There are a number of ways to measure access to green space, each with their own limitations. Perhaps the most reliable measure is to use walkable network distance from each individual home in an area to the nearest entrance to a green space (Greenspace Information for Greater London (2015)). A similar measure was used for a case study of Leicester, the measure was the same except for the use of centres of population census output areas in place of individual homes (Comber, Brunsdon, and Green (2008)). Many planning authorities simply use Euclidean distances from homes to green spaces to measure access (Moseley et al. (2013)). Other studies have used the percentage land use vs. population in an areal unit (Barbosa et al. (2007)). Our study first attempted to use the GIGL dataset for regression analysis, however, the residuals of regression analysis were extremely skewed. Normally distributed residuals are desired for regression analysis (Jarque and Bera (1987)), therefore this dataset was considered inappropriate for our study.
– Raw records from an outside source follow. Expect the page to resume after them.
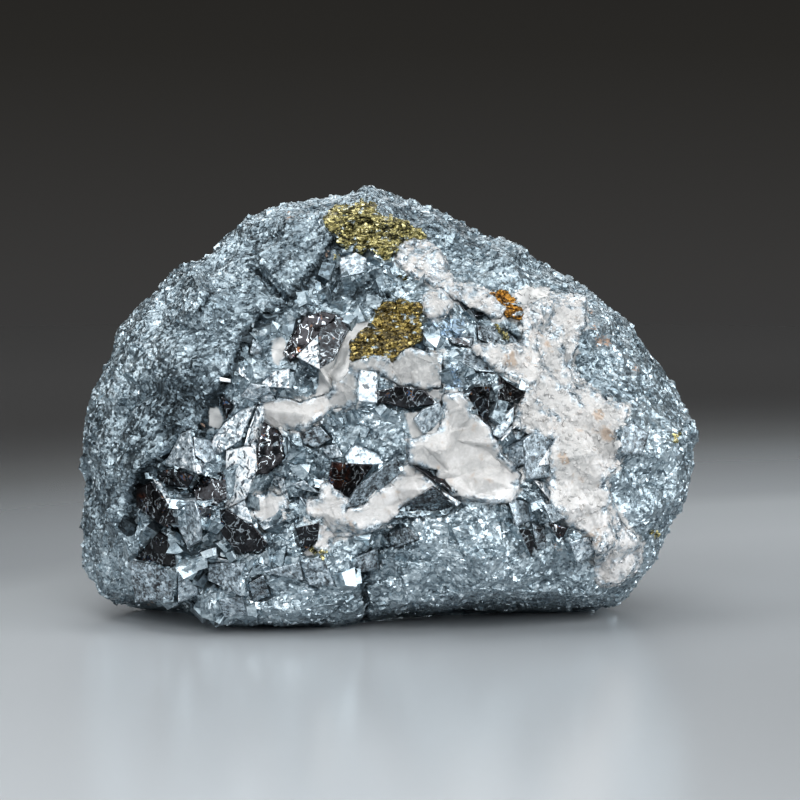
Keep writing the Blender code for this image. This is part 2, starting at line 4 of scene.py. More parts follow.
import bmesh
import bpy
import numpy as np
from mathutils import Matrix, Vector, noise
from mathutils.bvhtree import BVHTree
from mathutils.geometry import tessellate_polygon
from mathutils.kdtree import KDTree


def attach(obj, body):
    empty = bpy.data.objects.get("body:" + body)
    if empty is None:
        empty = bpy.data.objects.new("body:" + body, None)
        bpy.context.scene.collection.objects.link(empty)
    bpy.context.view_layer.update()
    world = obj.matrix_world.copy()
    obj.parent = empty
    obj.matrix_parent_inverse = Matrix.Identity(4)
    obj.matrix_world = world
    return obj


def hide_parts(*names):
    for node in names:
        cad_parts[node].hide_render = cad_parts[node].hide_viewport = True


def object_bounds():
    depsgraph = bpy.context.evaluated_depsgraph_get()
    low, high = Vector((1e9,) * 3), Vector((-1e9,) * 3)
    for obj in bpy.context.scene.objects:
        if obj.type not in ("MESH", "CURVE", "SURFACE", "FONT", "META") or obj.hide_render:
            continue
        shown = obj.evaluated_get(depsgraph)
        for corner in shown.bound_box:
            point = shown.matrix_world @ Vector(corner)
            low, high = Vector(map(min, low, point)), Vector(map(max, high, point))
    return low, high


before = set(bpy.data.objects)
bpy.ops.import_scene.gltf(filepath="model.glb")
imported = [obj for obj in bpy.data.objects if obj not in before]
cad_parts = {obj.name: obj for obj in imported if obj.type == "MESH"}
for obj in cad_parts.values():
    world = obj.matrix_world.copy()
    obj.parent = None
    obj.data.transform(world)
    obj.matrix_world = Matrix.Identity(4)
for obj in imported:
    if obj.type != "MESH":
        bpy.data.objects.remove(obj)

CAD_BOX = [list(corner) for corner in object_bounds()]
MM = 0.001
BODY = "root"
MASS = "skutterudite_mass"
CALCITES = (
    "calcite_vein_right", "calcite_block_centre", "calcite_band_lower", "calcite_patch_left",
    "calcite_patch_small", "calcite_patch_top", "calcite_knob",
)
# Calcite with a sugary grain
GRAINED = ("calcite_vein_right", "calcite_patch_top", "calcite_knob")
CHALCOPYRITES = ("chalcopyrite_top", "chalcopyrite_middle", "chalcopyrite_bronze")

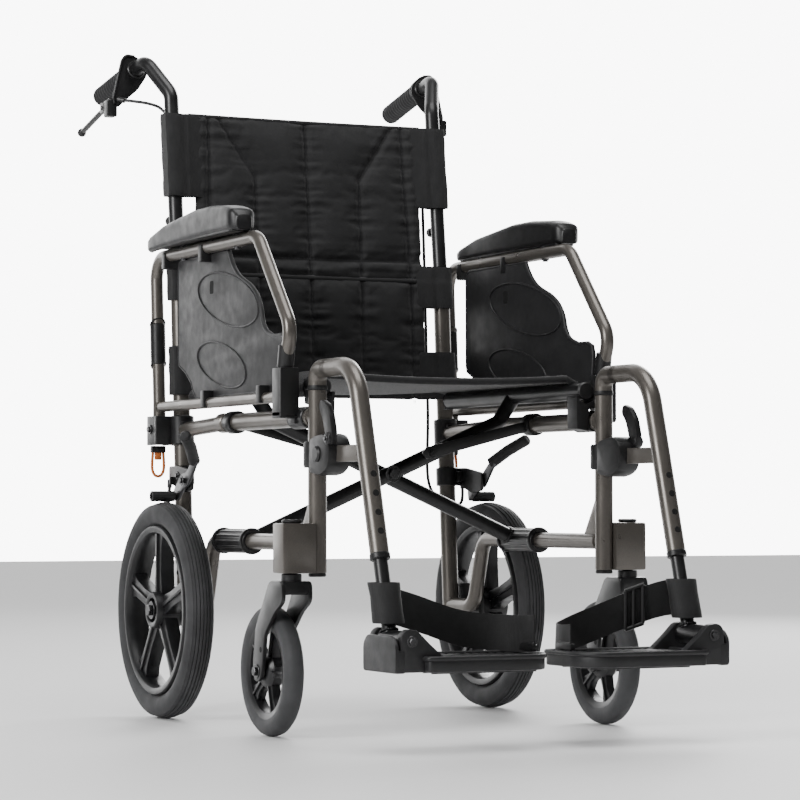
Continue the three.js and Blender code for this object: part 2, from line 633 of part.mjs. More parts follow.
add('back_lower_cover', backCover(rearPost, 480, 697, 482, 590), NYLON);
add('back_upper_cover', backCover(cane, 700, 915, 772, 915), NYLON);

export default chair;
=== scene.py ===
"""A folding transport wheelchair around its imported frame: smooth tubes, moulded plastic, quilted nylon."""
import json
import math

import bmesh
import bpy
import numpy as np
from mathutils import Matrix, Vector, noise


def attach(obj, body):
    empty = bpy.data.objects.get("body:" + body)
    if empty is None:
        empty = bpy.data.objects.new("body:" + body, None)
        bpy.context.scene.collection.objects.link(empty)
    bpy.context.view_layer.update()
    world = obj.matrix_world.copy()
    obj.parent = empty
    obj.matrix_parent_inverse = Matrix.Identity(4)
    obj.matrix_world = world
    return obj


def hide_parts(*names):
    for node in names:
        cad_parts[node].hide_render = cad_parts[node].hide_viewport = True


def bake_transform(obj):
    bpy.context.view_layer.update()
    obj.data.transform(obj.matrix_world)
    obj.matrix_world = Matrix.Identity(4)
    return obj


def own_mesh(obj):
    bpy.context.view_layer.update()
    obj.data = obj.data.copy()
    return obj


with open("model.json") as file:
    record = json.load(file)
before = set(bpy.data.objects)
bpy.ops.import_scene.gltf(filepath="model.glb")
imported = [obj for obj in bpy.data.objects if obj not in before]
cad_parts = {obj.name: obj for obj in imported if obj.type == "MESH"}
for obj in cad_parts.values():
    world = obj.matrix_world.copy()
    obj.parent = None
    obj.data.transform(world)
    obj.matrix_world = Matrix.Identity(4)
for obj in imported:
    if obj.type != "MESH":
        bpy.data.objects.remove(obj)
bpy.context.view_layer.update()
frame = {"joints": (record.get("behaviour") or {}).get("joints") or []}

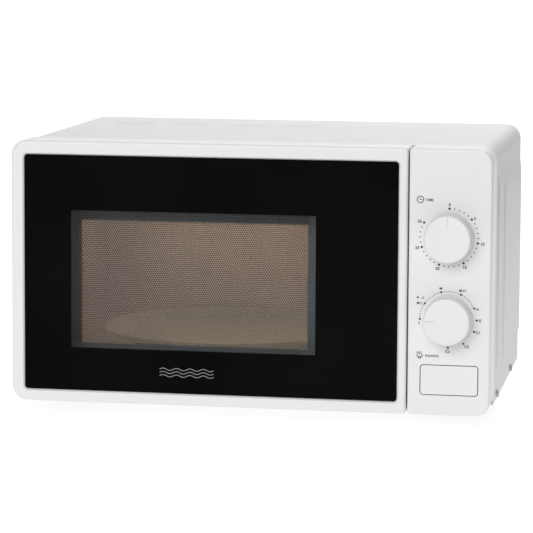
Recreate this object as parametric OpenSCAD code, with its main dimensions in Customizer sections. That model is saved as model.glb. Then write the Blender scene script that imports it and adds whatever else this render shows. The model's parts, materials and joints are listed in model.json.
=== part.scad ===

Various other datasets and measures were tested for normality of regression residuals, including Euclidean distance to green space for and metric area of green space divided by population per ward. The only data to give normally distributed residuals was a measure of percentage area of green space per ward. Therefore, this data was used for our regression analysis despite the noted lack of nuance in the measure. The data does not consider access to green space across ward boundaries, network walking distances, equality of distribution of green space within a ward or quality of green space. Further work could produce or source a dataset appropriate for regression analysis that considers these important factors.